As well as taking the helm as Driver, Ainslie is also CEO and, along with Chris Bake, majority owner of the Great British SailGP Team. In 2021, the team became the first of the original eight SailGP teams to evolve to a third party owned franchise. Ainslie says the ‘huge potential’ of the league propelled him to invest.

“We feel like there’s a responsibility to ensure the league is a success,” Ainslie says. “Sailing has been crying out for a format like this – a league that is not only commercially viable but what it stands for in terms of sustainability and the environment.” The advantages of being a privately owned team are numerous, he says, pointing to the team’s increased autonomy over budgets and team recruitment, as well as increased feedback to the league ‘in terms of decisions that are made in how we grow the sport and league for the longer term’.

Key to this, Ainslie says, is a season calendar packed with more racing events, taking the schedule from an event ‘every six weeks’ to ‘every two weeks’. “How you do that logistically and with the number of teams is something that’s being looked at,” he says. He floats the suggestion of separate leagues in the ‘northern and southern hemisphere’ that ‘come together for the Grand Final’. “There are lots of concepts being thrown out there at the moment to make sure it’s logistically viable and sustainable,” he says.

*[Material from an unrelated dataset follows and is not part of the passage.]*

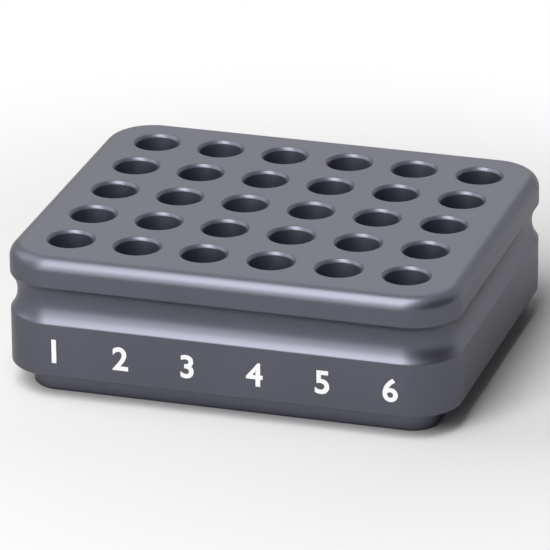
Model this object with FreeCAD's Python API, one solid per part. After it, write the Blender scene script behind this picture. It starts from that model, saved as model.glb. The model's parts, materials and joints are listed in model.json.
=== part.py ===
import FreeCAD, Part
import os

# Cold block, in millimetres with +Z up.
# It is one piece of machined, blasted and anodised aluminium. The origin is the
# centre of the bottom face, and +X runs along the longer rows of wells.

# Grid of wells
WELL_COLUMNS = 6
WELL_ROWS = 5
WELL_PITCH = 18.0

# One well: milled with a straight wall and a flat end, with a chamfered mouth.
# The floor is the metal left below it.
WELL_RADIUS = 5.7
MOUTH_CHAMFER = 0.75
WELL_FLOOR = 5.4

# Plan of the block
SIDE_MARGIN = 15.4
CORNER_RADIUS = 13.2

# Side of the block, from the base up
PLINTH_HEIGHT = 6.2
PLINTH_INSET = 5.8
LOWER_BAND_HEIGHT = 14.7
GROOVE_HEIGHT = 10.2
GROOVE_DEPTH = 1.85
LIP_HEIGHT = 7.8

# Outer edges
TOP_FILLET = 3.7
BAND_CHAMFER = 0.4
PLINTH_CHAMFER = 0.5

BLOCK_LENGTH = (WELL_COLUMNS - 1) * WELL_PITCH + 2 * SIDE_MARGIN
BLOCK_WIDTH = (WELL_ROWS - 1) * WELL_PITCH + 2 * SIDE_MARGIN
GROOVE_BOTTOM = PLINTH_HEIGHT + LOWER_BAND_HEIGHT
BLOCK_HEIGHT = GROOVE_BOTTOM + GROOVE_HEIGHT + LIP_HEIGHT

# How far the well's cutter runs on above the top face
OVERRUN = 1.0

ORIGIN = FreeCAD.Vector(0, 0, 0)
UP = FreeCAD.Vector(0, 0, 1)
SIDES = 4


def vector(x, y, z):
    return FreeCAD.Vector(x, y, z)


def rounded_rectangle(length, width, radius, z):
    """Closed wire of four sides and four quarter arcs, centred on the Z axis."""
    arcs = []
    for side in range(SIDES):
        sign_x = 1 if side in (0, 3) else -1
        sign_y = 1 if side in (0, 1) else -1
        centre = vector(sign_x * (length / 2 - radius), sign_y * (width / 2 - radius), z)
        first = 90 * side
        arcs.append(Part.makeCircle(radius, centre, UP, first, first + 90))
    edges = []
    for arc, following in zip(arcs, arcs[1:] + arcs[:1]):
        edges.append(arc)
        edges.append(Part.makeLine(arc.lastVertex().Point, following.firstVertex().Point))
    return Part.Wire(edges)


def slab(length, width, radius, bottom, height):
    """Upright block with a rounded-rectangle plan."""
    outline = rounded_rectangle(length, width, radius, bottom)
    return Part.Face(outline).extrude(vector(0, 0, height))


def edges_at(shape, z):
    """The edges that lie whole in the level plane at height z."""
    level = []
    for edge in shape.Edges:
        heights = [vertex.Z for vertex in edge.Vertexes]
        if max(abs(height - z) for height in heights) < 1e-6:
            level.append(edge)
    return level


def upper_body():
    """The part that overhangs the plinth, with its rounded top edge."""
    height = BLOCK_HEIGHT - PLINTH_HEIGHT
    body = slab(BLOCK_LENGTH, BLOCK_WIDTH, CORNER_RADIUS, PLINTH_HEIGHT, height)
    body = body.makeFillet(TOP_FILLET, edges_at(body, BLOCK_HEIGHT))
    return body.makeChamfer(BAND_CHAMFER, edges_at(body, PLINTH_HEIGHT))


def plinth():
    """The set-back foot that carries the block, with the same corner centres."""
    length = BLOCK_LENGTH - 2 * PLINTH_INSET
    width = BLOCK_WIDTH - 2 * PLINTH_INSET
    foot = slab(length, width, CORNER_RADIUS - PLINTH_INSET, 0, PLINTH_HEIGHT)
    return foot.makeChamfer(PLINTH_CHAMFER, edges_at(foot, 0))


def groove_tools():
    """Round bar bent once round the block, which cuts the hollow finger groove.

    The groove's height is a chord of the bar's circle and its depth is the
    chord's rise, and the two fix the bar's radius. The four bends turn about
    the centres of the plan's corners.
    """
    half_height = GROOVE_HEIGHT / 2
    bar_radius = (half_height**2 + GROOVE_DEPTH**2) / (2 * GROOVE_DEPTH)
    bend_radius = CORNER_RADIUS + bar_radius - GROOVE_DEPTH
    straight_x = BLOCK_LENGTH - 2 * CORNER_RADIUS
    straight_y = BLOCK_WIDTH - 2 * CORNER_RADIUS
    tools = []
    for side in range(SIDES):
        run, across = (straight_x, straight_y) if side % 2 == 0 else (straight_y, straight_x)
        # Drawn on the side that faces -Y, with the bend at its +X end, then turned
        start = vector(-run / 2, -across / 2 - bend_radius, GROOVE_BOTTOM + half_height)
        circle = Part.makeCircle(bar_radius, start, vector(1, 0, 0))
        # The circle's seam faces away from the block
        circle.rotate(start, vector(1, 0, 0), 180)
        section = Part.Face(Part.Wire(circle))
        straight = section.extrude(vector(run, 0, 0))
        section.translate(vector(run, 0, 0))
        bend = section.revolve(vector(run / 2, -across / 2, 0), UP, 90)
        for tool in (straight, bend):
            tool.rotate(ORIGIN, UP, 90 * side)
            tools.append(tool)
    return tools


def well_tool():
    """Cutter of one well on the Z axis: flat end, straight wall, mouth chamfer."""
    above = BLOCK_HEIGHT + OVERRUN
    half_section = [
        vector(0, 0, WELL_FLOOR),
        vector(WELL_RADIUS, 0, WELL_FLOOR),
        vector(WELL_RADIUS, 0, BLOCK_HEIGHT - MOUTH_CHAMFER),
        vector(WELL_RADIUS + MOUTH_CHAMFER + OVERRUN, 0, above),
        vector(0, 0, above),
        vector(0, 0, WELL_FLOOR),
    ]
    return Part.Face(Part.makePolygon(half_section)).revolve(ORIGIN, UP, 360)


def well_tools():
    """The well's cutter copied over the grid, which is centred on the block."""
    tools = []
    for column in range(WELL_COLUMNS):
        for row in range(WELL_ROWS):
            x = (column - (WELL_COLUMNS - 1) / 2) * WELL_PITCH
            y = (row - (WELL_ROWS - 1) / 2) * WELL_PITCH
            tool = well_tool()
            tool.translate(vector(x, y, 0))
            tools.append(tool)
    return tools


def block():
    """The whole block: body on plinth, less the groove and the wells."""
    body = upper_body().fuse(plinth())
    return body.cut(groove_tools()).cut(well_tools()).Solids[0]


os.makedirs("parts", exist_ok=True)
solid = block()
solid.exportStep("parts/block.step")
print("volume in cubic centimetres", solid.Volume / 1000)
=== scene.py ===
# %% [markdown]
# A cold block, which keeps samples cold in its wells.
# The real object is one solid block of metal: a flat top with a grid of wells, a rounded
# lip, a hollow finger groove all round, a plain lower band and a set-back plinth. It is
# machined, blasted with fine beads and anodised to a dark blue-grey. This lesson dresses
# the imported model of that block: a finer mesh of the same form, two metal finishes, white
# column numbers, a pale floor, soft light and a camera.

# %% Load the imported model
import json
import math

import bmesh
import bpy
from mathutils import Matrix, Vector


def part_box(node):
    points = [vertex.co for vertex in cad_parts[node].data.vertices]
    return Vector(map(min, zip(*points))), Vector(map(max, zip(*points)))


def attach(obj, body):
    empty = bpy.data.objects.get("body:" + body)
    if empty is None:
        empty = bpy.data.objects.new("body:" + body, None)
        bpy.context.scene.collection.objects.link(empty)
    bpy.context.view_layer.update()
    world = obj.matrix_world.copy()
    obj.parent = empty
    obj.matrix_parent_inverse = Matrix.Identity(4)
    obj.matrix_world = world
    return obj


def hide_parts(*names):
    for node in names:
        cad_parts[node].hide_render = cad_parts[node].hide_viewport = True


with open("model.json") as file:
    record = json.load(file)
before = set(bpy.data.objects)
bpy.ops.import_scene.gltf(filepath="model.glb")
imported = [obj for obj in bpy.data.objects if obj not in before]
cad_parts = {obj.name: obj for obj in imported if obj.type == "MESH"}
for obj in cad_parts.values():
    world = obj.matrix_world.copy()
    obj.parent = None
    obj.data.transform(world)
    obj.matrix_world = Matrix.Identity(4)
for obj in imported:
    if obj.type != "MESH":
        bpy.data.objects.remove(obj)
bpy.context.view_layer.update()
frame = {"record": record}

MM = 0.001
UP = Vector((0, 0, 1))
scene = bpy.context.scene

# %% [markdown]
# Sizes come first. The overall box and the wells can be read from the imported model, so they
# are not typed again. The shape of the side can't be read from it, so those sizes are
# written here once, in millimetres, from the base up. One well is stated in the model's
# record as a bore, and each other well as a box of free room, whose middle is its place.

# %% Sizes of the block
low_corner, high_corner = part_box("block")
LENGTH = high_corner.x - low_corner.x
WIDTH = high_corner.y - low_corner.y
HEIGHT = high_corner.z
CORNER_RADIUS = 13.2 * MM
PLINTH_HEIGHT = 6.2 * MM
PLINTH_INSET = 5.8 * MM
PLINTH_CHAMFER = 0.5 * MM
BAND_HEIGHT = 14.7 * MM
BAND_CHAMFER = 0.4 * MM
GROOVE_HEIGHT = 10.2 * MM
GROOVE_DEPTH = 1.85 * MM
TOP_FILLET = 3.7 * MM
GROOVE_BOTTOM = PLINTH_HEIGHT + BAND_HEIGHT
GROOVE_MIDDLE = GROOVE_BOTTOM + GROOVE_HEIGHT / 2
GROOVE_TOP = GROOVE_BOTTOM + GROOVE_HEIGHT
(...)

He points to short gap between the France Sail Grand Prix and Spain Sail Grand Prix in September – a timetable set to be repeated in Season 3. “The fast turnaround between St Tropez and Cadiz proves that it’s certainly do-able,” he says. “The franchise ownership means we’re able to input into those plans and understand exactly where we’re headed in the future.”

The Great Britain Sail Grand Prix | Plymouth takes place from July 30-31.